Übrigens sollte man nicht unbedingt diese Phrase unverändert verwenden. Sie sollten argwöhnisch sein, wenn es um die Sicherheit Ihrer Daten geht. Wir speichern diese Phrasen nicht. Wir können sie auch nicht wiederholen, das lässt der kryptographische Zufallsgenerator nicht zu. Aber auch wenn Sie uns vertrauen, sollten Sie zumindest https in dieser URL verwenden, um die Phrase abzurufen, ansonsten könnte sie auf dem Weg abgefangen werden.

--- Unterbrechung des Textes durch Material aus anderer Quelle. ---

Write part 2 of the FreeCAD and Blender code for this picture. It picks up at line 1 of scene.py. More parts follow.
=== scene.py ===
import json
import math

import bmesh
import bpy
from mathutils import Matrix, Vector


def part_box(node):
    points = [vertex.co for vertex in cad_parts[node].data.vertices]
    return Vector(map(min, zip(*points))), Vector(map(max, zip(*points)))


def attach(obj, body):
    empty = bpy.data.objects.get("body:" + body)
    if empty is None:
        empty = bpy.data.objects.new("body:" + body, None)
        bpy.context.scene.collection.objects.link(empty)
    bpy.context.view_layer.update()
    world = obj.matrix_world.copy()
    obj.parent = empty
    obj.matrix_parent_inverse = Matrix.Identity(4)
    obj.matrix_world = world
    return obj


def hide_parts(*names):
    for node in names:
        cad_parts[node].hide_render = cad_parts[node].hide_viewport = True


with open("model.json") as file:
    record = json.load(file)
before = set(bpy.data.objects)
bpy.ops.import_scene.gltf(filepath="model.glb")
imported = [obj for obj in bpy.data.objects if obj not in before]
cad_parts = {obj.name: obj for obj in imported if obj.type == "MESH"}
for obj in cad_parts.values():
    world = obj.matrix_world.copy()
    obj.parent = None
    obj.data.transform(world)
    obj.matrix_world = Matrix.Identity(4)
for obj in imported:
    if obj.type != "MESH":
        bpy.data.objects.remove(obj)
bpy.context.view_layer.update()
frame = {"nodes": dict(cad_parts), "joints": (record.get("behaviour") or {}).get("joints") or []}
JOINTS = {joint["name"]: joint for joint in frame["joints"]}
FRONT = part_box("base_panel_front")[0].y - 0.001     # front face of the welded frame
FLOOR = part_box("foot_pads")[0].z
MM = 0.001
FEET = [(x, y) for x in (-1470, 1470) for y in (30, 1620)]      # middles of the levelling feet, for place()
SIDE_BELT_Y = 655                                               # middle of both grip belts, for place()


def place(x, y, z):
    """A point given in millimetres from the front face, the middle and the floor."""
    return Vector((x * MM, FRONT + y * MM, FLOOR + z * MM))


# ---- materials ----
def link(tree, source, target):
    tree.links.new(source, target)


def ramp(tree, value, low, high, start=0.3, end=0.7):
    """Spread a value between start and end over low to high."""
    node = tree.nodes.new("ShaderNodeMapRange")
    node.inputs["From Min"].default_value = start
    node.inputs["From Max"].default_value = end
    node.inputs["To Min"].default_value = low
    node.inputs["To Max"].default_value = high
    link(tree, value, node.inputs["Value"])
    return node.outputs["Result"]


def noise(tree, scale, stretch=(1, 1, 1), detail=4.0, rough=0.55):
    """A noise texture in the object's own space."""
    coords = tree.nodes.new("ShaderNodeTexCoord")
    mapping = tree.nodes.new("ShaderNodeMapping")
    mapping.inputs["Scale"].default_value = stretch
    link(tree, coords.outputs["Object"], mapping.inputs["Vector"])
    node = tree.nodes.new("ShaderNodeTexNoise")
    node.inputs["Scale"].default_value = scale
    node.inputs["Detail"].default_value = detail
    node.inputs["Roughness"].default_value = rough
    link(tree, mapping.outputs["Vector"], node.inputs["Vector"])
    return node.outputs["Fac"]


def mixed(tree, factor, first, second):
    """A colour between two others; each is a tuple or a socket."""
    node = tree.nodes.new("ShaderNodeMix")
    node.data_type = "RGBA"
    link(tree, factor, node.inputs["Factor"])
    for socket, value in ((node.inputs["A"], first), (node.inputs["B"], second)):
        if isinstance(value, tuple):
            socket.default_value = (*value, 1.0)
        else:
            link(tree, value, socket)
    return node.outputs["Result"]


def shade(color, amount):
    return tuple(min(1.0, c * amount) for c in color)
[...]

Für die verwendeten Worte können wir keine Verantwortung übernehmen, sie sind per Zufall aus dem deutschen Wiktionary entnommen:

Zur Generierung werden folgende Bestandsgrößen verwendet:

  • 11770 Substantive entsprechen ca. 13 Bit 
  •     920 Adjektive bzw. 10 Bit
  •   4790 Städte und Länder: 12 Bit
  •   7170 Verben: 13 Bit
  •   1120 Adverben: 10 Bit 

Dies summiert sich bei den generierten Beispiel-Sätzen leicht auf 92 Bit (je 2 Substantive, Adjektive und Orte plus Verb und Adverb), aber dies stellt nur eine untere Grenze der Entropie dar. Wenn die Sprache oder Wörterbücher selbst unbekannt sind, ist die Ungewissheit beim Hacker nochmals wesentlich erhöht, weil im Zweifelsfall hunderttausende Worte ausprobiert werden müssen. Ist allerdings die Quelle der Pass-phrasen bekannt, dann kann sich der Hacker die Wörterbücher sehr schnell selbst erstellen, indem er ein paar tausend Phrasen generieren lässt. Dadurch wird die Entropie wieder auf die oben bestimmten 92 Bit reduziert. Wirksamer ist die eigene Verfremdung der Phrasen durch Sonderzeichen oder Leetspeak:Dadurch werden quasi komplett unbekannte Wörterbücher erzeugt. Und das treibt die Möglichkeiten ins Astronomische.